Paying Off Your Auto Loan Will Boost Your Credit Score
Having less debt helps your credit score. So this means that if you pay off your auto loan, your score will improve, right? Well, wrong.
In fact, it is possible that your score may go down temporarily if you pay off the car loan. This is because it will become a closed account on your report. Credit mix is used to calculate your score. So if an installment loan is removed from the report, your credit score may drop. But according to Experian, this will probably just be short-term.
Checking Your Score May Cause It to Drop
Just as with many other myths, there’s some truth to this one. When you apply for credit, the potential borrower will most likely run a credit check. This can make your score drop by a few points. But if you check the score yourself, it will not be affected.
Applying for credit triggers a “hard inquiry” and it can hurt your score. A lender conducting a routine review or you checking your own score is a “soft inquiry” which will not affect your score.
Using Your Debit Card Could Boost Your Credit Score
Responsible debit card usage signifies financial maturity. But even though it is a sound financial habit, it doesn’t affect your credit score in any way.
Using your debit card is similar to using cash. Managing your cash successfully doesn’t exactly prove to lenders that you will pay back debt responsibly. Issuers of debit cards don’t report your usage to credit agencies. So it doesn’t count.
Taking Out a Mortgage Can Hurt Your Score
When you first apply for the mortgage loan, you can expect your score to drop by a few points because of the inquiry. You will also have a new account on your report with no payment history and a large balance. This, again, may affect your score negatively.

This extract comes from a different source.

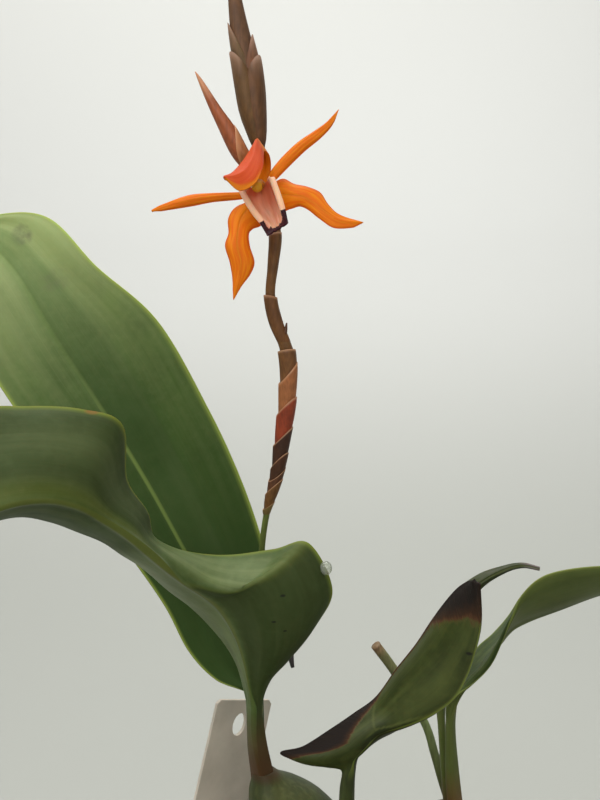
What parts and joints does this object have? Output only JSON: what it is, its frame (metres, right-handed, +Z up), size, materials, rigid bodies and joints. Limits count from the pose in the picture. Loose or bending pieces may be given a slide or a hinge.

But with time, the mortgage will start helping your score as you continue paying on time. You will have a not-so-new account with a successful payment history. This is good for your credit score.
The Credit Score Is Not That Important in the Real World
Some people love boasting about their excellent credit scores like it is a badge of honor.
But having a great credit score doesn’t just earn you bragging rights in the real world—it is far more useful than that. Having a high credit score affords you the benefit of low interest rates on loans. This includes all kinds of loans—car loans, personal loans, mortgage loans, credit card loans, etc.
Some lenders won’t even give you a loan if you don’t have a top-tier credit score.
With an excellent credit score you will enjoy flexibility and low-cost financing.
Applying for Many Credit Cards at Once Isn’t Bad for Your Credit Score
This is a myth rooted in truth.
Whenever you apply for a new credit card, your score drops by a few points because it is a hard inquiry. If you are applying for too many cards, your score may drop even more.
Most people believe this myth because making multiple applications for some loans (like car loans and mortgages) in a short period of time is considered a single inquiry by credit scoring agencies. It is natural for anyone buying a car or home to shop around until they get the best deal since it is a large purchase.
This grouping is not available for credit card applications because they are unsecured loan requests.
Closing Unused Credit Cards Will Boost Your Score
This is not true. Closing a card reduces your available credit and this will, most likely, knock a few points off your score. It gets even worse for someone with outstanding debt on other credit cards. A reduction in available credit increases credit utilization which also hurts your score.
Another thing, closing a card means that you won’t benefit from the successful payment history or age of that card on your report. The effect won’t be immediate because closed accounts stay on your report for 10 years. But it will eventually disappear and hurt your score.